C’est avec ce sentiment qui ne pourrait s’affaiblir que dans une âme ingrate, et avec le plus profond respect, que je suis et serai toute ma vie, de Votre Majesté Impériale, etc.


LXXIV

À PHILIDOR[1].
Paris, ce 10 avril 1782.

Je ne suis pas surpris, monsieur, qu’en Angleterre toutes les portes soient fermées à un grand musicien, et soient ouvertes à un fameux joueur d’échecs ; nous ne sommes guère plus raisonnables ici que là. Vous conviendrez cependant que la réputation du Calabrais n’égalera jamais celle de Pergolèse.

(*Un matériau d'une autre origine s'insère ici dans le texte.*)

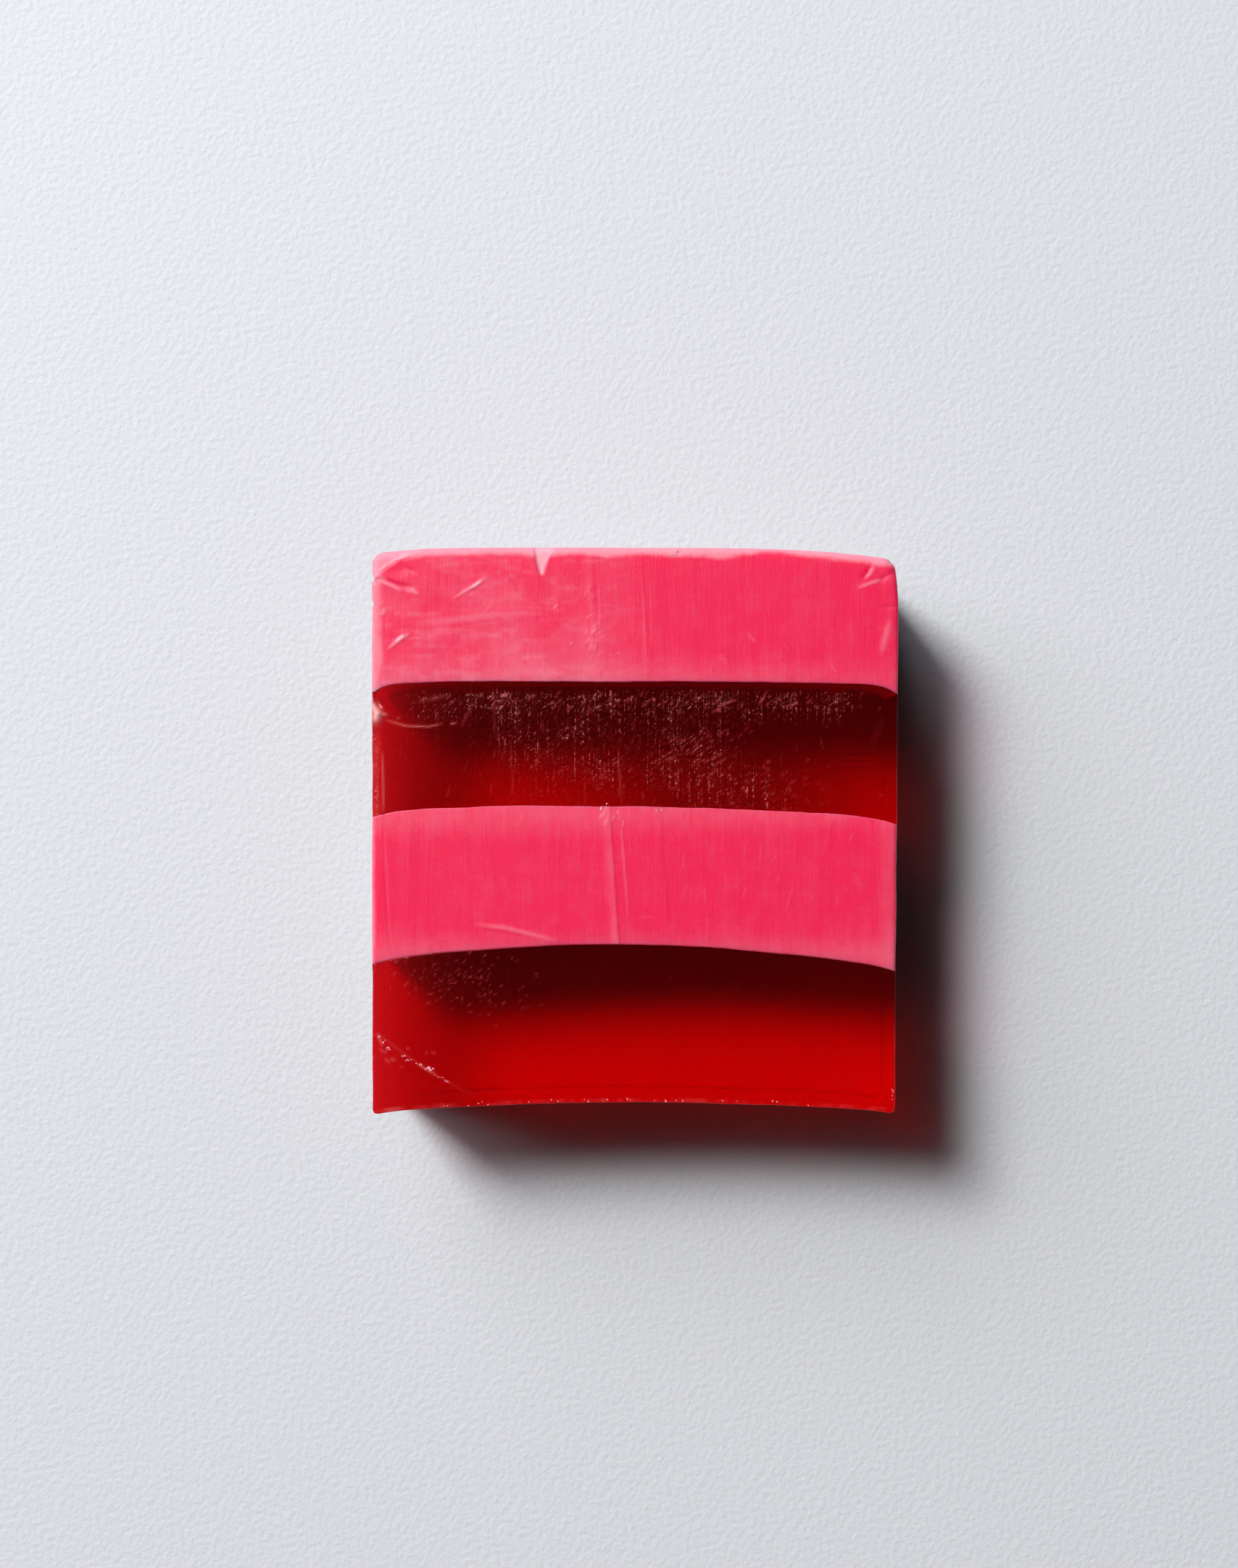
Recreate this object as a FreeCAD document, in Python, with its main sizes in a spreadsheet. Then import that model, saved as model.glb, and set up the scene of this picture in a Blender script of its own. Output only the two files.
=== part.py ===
"""A hand-cut bar of melt-and-pour soap: four poured layers, pink and clear red in turn.

Millimetres. The bar lies on one of its two cut faces: +Z is up through its thickness, and the
layers follow one another along Y, the first pour at +Y. The origin is the centre of the face
that it lies on. Every layer is one Body: a closed sketch between two shared lines, padded
through the thickness, with its outer corners and rims rounded.
"""
import FreeCAD, Part
import math
import os

import Sketcher

DIMENSIONS = [
    ("thickness", 25.0, "cut face to cut face"),
    ("top_width", 70.0, "side to side at the +Y end"),
    ("base_width", 69.0, "side to side at the -Y end"),
    ("top_middle", 37.68, "Y of the +Y edge on the centre line"),
    ("top_pink_height", 17.9, "layer heights on the centre line"),
    ("upper_red_height", 16.6, ""),
    ("middle_pink_height", 18.4, ""),
    ("lower_red_height", 20.8, ""),
    ("top_crown", 0.7, "how far each line rises between its ends"),
    ("first_joint_crown", 1.2, ""),
    ("second_joint_crown", 1.9, ""),
    ("third_joint_crown", 2.9, ""),
    ("base_crown", 1.7, ""),
    ("top_tilt", 0.0, "how much lower the +X end of each line is"),
    ("first_joint_tilt", 0.3, ""),
    ("second_joint_tilt", 0.8, ""),
    ("third_joint_tilt", 0.5, ""),
    ("base_tilt", 0.1, ""),
    ("top_corner_radius", 2.0, "outer corners of the +Y end"),
    ("base_corner_radius", 1.1, "outer corners of the -Y end"),
    ("rim_radius", 0.8, "rounding of the rim of both cut faces"),
]

# The four layers from +Y to -Y, and the five lines that they lie between.
LAYERS = ["top_pink", "upper_red", "middle_pink", "lower_red"]
LINES = ["top", "first_joint", "second_joint", "third_joint", "base"]

CLOSE = 1e-6


def make_sheet(doc):
    """The driving dimensions, one row each: name, value, note."""
    sheet = doc.addObject("Spreadsheet::Sheet", "dims")
    for row, (name, value, note) in enumerate(DIMENSIONS, start=1):
        sheet.set(f"A{row}", name)
        sheet.set(f"B{row}", str(value))
        sheet.set(f"C{row}", note)
        sheet.setAlias(f"B{row}", name)
    doc.recompute()
    return sheet


def line_expressions(line):
    """The expressions of a line's two ends and of the radius of the arc between them."""
    above = [f"dims.{layer}_height" for layer in LAYERS[: LINES.index(line)]]
    middle = " - ".join(["dims.top_middle", *above])
    end = f"{middle} - dims.{line}_crown"
    left = f"{end} + dims.{line}_tilt / 2"
    right = f"{end} - dims.{line}_tilt / 2"
    height = " + ".join(f"dims.{layer}_height" for layer in LAYERS)
    narrowing = "(dims.top_width - dims.base_width) / 2"
    half = f"dims.top_width / 2 - {narrowing} * (dims.top_middle - ({end})) / ({height})"
    crown = f"dims.{line}_crown"
    span = f"(pow({half}; 2) + pow(dims.{line}_tilt / 2; 2))"
    return {
        "left_x": f"-({half})",
        "left_y": left,
        "right_x": half,
        "right_y": right,
        "radius": f"({span} + pow({crown}; 2)) / (2 * {crown})",
    }


def arc_between(left, right, radius):
    """The arc that rises from the right end to the left end, its centre towards -Y."""
    chord = left - right
    middle = (left + right) / 2
    up = FreeCAD.Vector(chord.y, -chord.x, 0).normalize()
    centre = middle - up * math.sqrt(radius**2 - (chord.Length / 2) ** 2)
    first = math.atan2(right.y - centre.y, right.x - centre.x)
    last = math.atan2(left.y - centre.y, left.x - centre.x)
    circle = Part.Circle(centre, FreeCAD.Vector(0, 0, 1), radius)
    return Part.ArcOfCircle(circle, first, last)


def add_named(sketch, name, expression, *constraint):
    """Adds a dimension to a sketch and binds it to the sheet."""
    index = sketch.addConstraint(Sketcher.Constraint(*constraint))
    sketch.renameConstraint(index, name)
    sketch.setExpression(f"Constraints.{name}", expression)


def add_line_arc(sketch, line):
    """Adds one of the five lines to a sketch as an arc, fixed at both ends. Returns its index."""
    bound = line_expressions(line)
    now = {key: float(sketch.evalExpression(text)) for key, text in bound.items()}
    left = FreeCAD.Vector(now["left_x"], now["left_y"], 0)
    right = FreeCAD.Vector(now["right_x"], now["right_y"], 0)
    arc = sketch.addGeometry(arc_between(left, right, now["radius"]), False)
    for place, point in (("right", 1), ("left", 2)):
        for axis in ("x", "y"):
            key = f"{place}_{axis}"
            kind = f"Distance{axis.upper()}"
            add_named(sketch, f"{line}_{key}", bound[key], kind, arc, point, now[key])
    add_named(sketch, f"{line}_radius", bound["radius"], "Radius", arc, now["radius"])
    return arc


def add_side(sketch, upper, lower, point):
    """Joins the same end of two lines with a straight side."""
    geometry = sketch.Geometry
    place = "StartPoint" if point == 1 else "EndPoint"
    start = getattr(geometry[upper], place)
    end = getattr(geometry[lower], place)
    side = sketch.addGeometry(Part.LineSegment(start, end), False)
    sketch.addConstraint(Sketcher.Constraint("Coincident", side, 1, upper, point))
    sketch.addConstraint(Sketcher.Constraint("Coincident", side, 2, lower, point))


def edge_names(shape, wanted):
    """The names of the edges of a shape for which wanted(edge) is true."""
    return [f"Edge{n}" for n, edge in enumerate(shape.Edges, start=1) if wanted(edge)]


def add_fillet(doc, body, name, names, size):
    """Rounds the named edges of the body's tip, with a radius bound to the sheet."""
    base = body.Tip
    fillet = body.newObject("PartDesign::Fillet", name)
    fillet.Base = (base, names)
    fillet.setExpression("Radius", f"dims.{size}")
    doc.recompute()
    if fillet.Shape.Volume >= base.Shape.Volume:
        raise RuntimeError(f"{name} rounded nothing")


def make_layer(doc, sheet, layer):
    """One poured layer as a Body: sketch, pad, outer corners, rims."""
    place = LAYERS.index(layer)
    above, below = LINES[place], LINES[place + 1]
    label = f"{layer}_layer"
    body = doc.addObject("PartDesign::Body", label)
    body.Label = label
    plane = next(f for f in body.Origin.OriginFeatures if f.Role == "XY_Plane")

    sketch = body.newObject("Sketcher::SketchObject", f"{layer}_outline")
    sketch.AttachmentSupport = (plane, [""])
    sketch.MapMode = "FlatFace"
    upper = add_line_arc(sketch, above)
    lower = add_line_arc(sketch, below)
    for point in (1, 2):
        add_side(sketch, upper, lower, point)
    doc.recompute()

    pad = body.newObject("PartDesign::Pad", f"{layer}_pour")
    pad.Profile = sketch
    pad.setExpression("Length", "dims.thickness")
    doc.recompute()

    # Only the first and the last pour have a free end, with two outer corners.
    ends = {"top": "top_corner_radius", "base": "base_corner_radius"}
    free = [line for line in (above, below) if line in ends]
    middle_y = pad.Shape.BoundBox.Center.y
    for line in free:
        side = 1 if line == above else -1

        def is_corner(edge, side=side):
            upright = abs(edge.tangentAt(edge.FirstParameter).z) > 1 - CLOSE
            return upright and side * (edge.CenterOfMass.y - middle_y) > 0

        corners = edge_names(body.Tip.Shape, is_corner)
        add_fillet(doc, body, f"{layer}_corners", corners, ends[line])

    # The rims of both cut faces, but not where a neighbour is bonded on.
    def is_rim(edge):
        box = edge.BoundBox
        if box.ZLength > CLOSE:
            return False
        if edge.Length < sheet.top_width / 2:
            return True
        line = above if edge.CenterOfMass.y > middle_y else below
        return line in free

    add_fillet(doc, body, f"{layer}_rims", edge_names(body.Tip.Shape, is_rim), "rim_radius")
    return body


def check(doc, bodies):
    """Stops before anything is written if a feature failed or a layer isn't one valid solid."""
    for item in doc.Objects:
        if {"Invalid", "Error"} & set(item.State):
            raise RuntimeError(f"{item.Name}: {item.State}")
    for body in bodies:
        shape = body.Shape
        if shape.isNull() or not shape.isValid() or len(shape.Solids) != 1:
            raise RuntimeError(f"{body.Label} is not one valid solid")


def main():
    doc = FreeCAD.newDocument("layered_soap_bar")
    sheet = make_sheet(doc)
    bodies = [make_layer(doc, sheet, layer) for layer in LAYERS]
    doc.recompute()
    check(doc, bodies)

    os.makedirs("parts", exist_ok=True)
    whole = FreeCAD.BoundBox()
    for body in bodies:
        box = body.Shape.optimalBoundingBox()
        whole.add(box)
        body.Shape.exportStep(f"parts/{body.Label}.step")
        print(f"{body.Label}: {body.Shape.Volume / 1000:.2f} cm3, Y {box.YMin:.2f} to {box.YMax:.2f}")
    print(f"centre {whole.Center}, size {whole.XLength:.2f} {whole.YLength:.2f} {whole.ZLength:.2f}")


main()
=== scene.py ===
"""The looks of a hand-cut bar of layered soap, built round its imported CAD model.

Every layer is one closed mesh: a grid over each cut face, joined by rings down the walls.
Shapes are worked out in millimetres, in the bar's own frame: X runs across the bar, Y from the
last pour to the first and Z up through the thickness. Meshes and materials are in metres.
"""
import math

import bmesh
import bpy
import numpy as np
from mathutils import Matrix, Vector


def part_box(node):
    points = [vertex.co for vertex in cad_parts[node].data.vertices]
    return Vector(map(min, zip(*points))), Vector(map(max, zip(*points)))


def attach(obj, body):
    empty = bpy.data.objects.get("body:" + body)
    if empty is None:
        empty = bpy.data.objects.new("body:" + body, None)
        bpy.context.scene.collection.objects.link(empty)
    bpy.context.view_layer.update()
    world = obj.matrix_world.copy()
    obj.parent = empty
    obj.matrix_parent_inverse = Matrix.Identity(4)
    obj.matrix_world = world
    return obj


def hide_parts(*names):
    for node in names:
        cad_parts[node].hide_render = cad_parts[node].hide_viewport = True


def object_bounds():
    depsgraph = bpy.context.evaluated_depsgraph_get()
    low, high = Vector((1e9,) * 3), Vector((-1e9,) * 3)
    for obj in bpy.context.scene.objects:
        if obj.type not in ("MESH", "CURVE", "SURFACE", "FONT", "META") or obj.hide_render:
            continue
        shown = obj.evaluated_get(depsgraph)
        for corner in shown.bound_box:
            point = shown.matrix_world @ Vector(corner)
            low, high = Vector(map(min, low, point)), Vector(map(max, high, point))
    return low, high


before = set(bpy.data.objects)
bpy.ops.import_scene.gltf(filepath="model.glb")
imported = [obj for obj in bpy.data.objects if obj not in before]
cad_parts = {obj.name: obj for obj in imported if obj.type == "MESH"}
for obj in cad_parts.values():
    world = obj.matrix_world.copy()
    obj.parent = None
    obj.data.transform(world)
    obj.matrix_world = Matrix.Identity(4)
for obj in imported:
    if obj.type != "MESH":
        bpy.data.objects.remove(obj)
cad_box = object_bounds()  # the box of the CAD model alone

MM = 0.001
LOW, HIGH = (np.array(corner) / MM for corner in cad_box)
THICKNESS = HIGH[2] - LOW[2]
HALF_TOP = HIGH[0]      # half the width at the first pour
HALF_BASE = HALF_TOP - 0.55
FIRST_CORNER = 1.4      # the outer corners' radius that the mould gave the first pour
LAST_CORNER = 0.9       # and the last pour
FLOOR_GAP = 0.03        # keeps the lower cut face off the floor
OVERLAP = 0.05          # how far a pink layer reaches into its red neighbours
GRID = 0.205            # spacing of the grid over the cut faces
WALL_ROWS = 18
RIM_ROWS = 5
THROUGH = 30.0          # lumps of noise this tall look the same all the way through the bar

CAMERA_HEIGHT = 320.0           # above the upper cut face
PICTURE_HEIGHT = 208.3          # how much of that face's plane the picture is high
CAMERA_OVER = (-2.2, 6.2)       # the point that the camera looks straight down on
FADE = (160.0, 480.0)           # where the floor starts and ends melting into the backdrop
FLOOR_REACH = 3000.0            # from the bar to each side of the floor
LIGHT_DISTANCE = 2100.0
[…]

Si vous avez fait les trois parties sans voir, sans que l’intérêt s’en mêlât, tant pis : je serais plus disposé à vous pardonner ces essais périlleux si vous eussiez gagné à les faire cinq ou six cents guinées ; mais risquer sa raison et son talent pour rien, cela ne se conçoit pas. Au reste, j’en ai parlé à M. de Légal, et voici sa réponse : « Quand j’étais jeune, je m’avisai de jouer une seule partie d’échecs sans avoir les yeux sur le damier ; et à la fin de cette partie, je me trouvai la tête si fatiguée, que ce fut la première et la dernière fois de ma vie. Il y a de la folie à

  1. Reproduite par M. Ed. Fournier dans les Chroniques et Légendes des rues de Paris, cette lettre, dont l’autographe appartenait au fils de Philidor, a d’abord été publiée dans une brochure, Réponse à la soirée d’Ermites, 1838, in-8.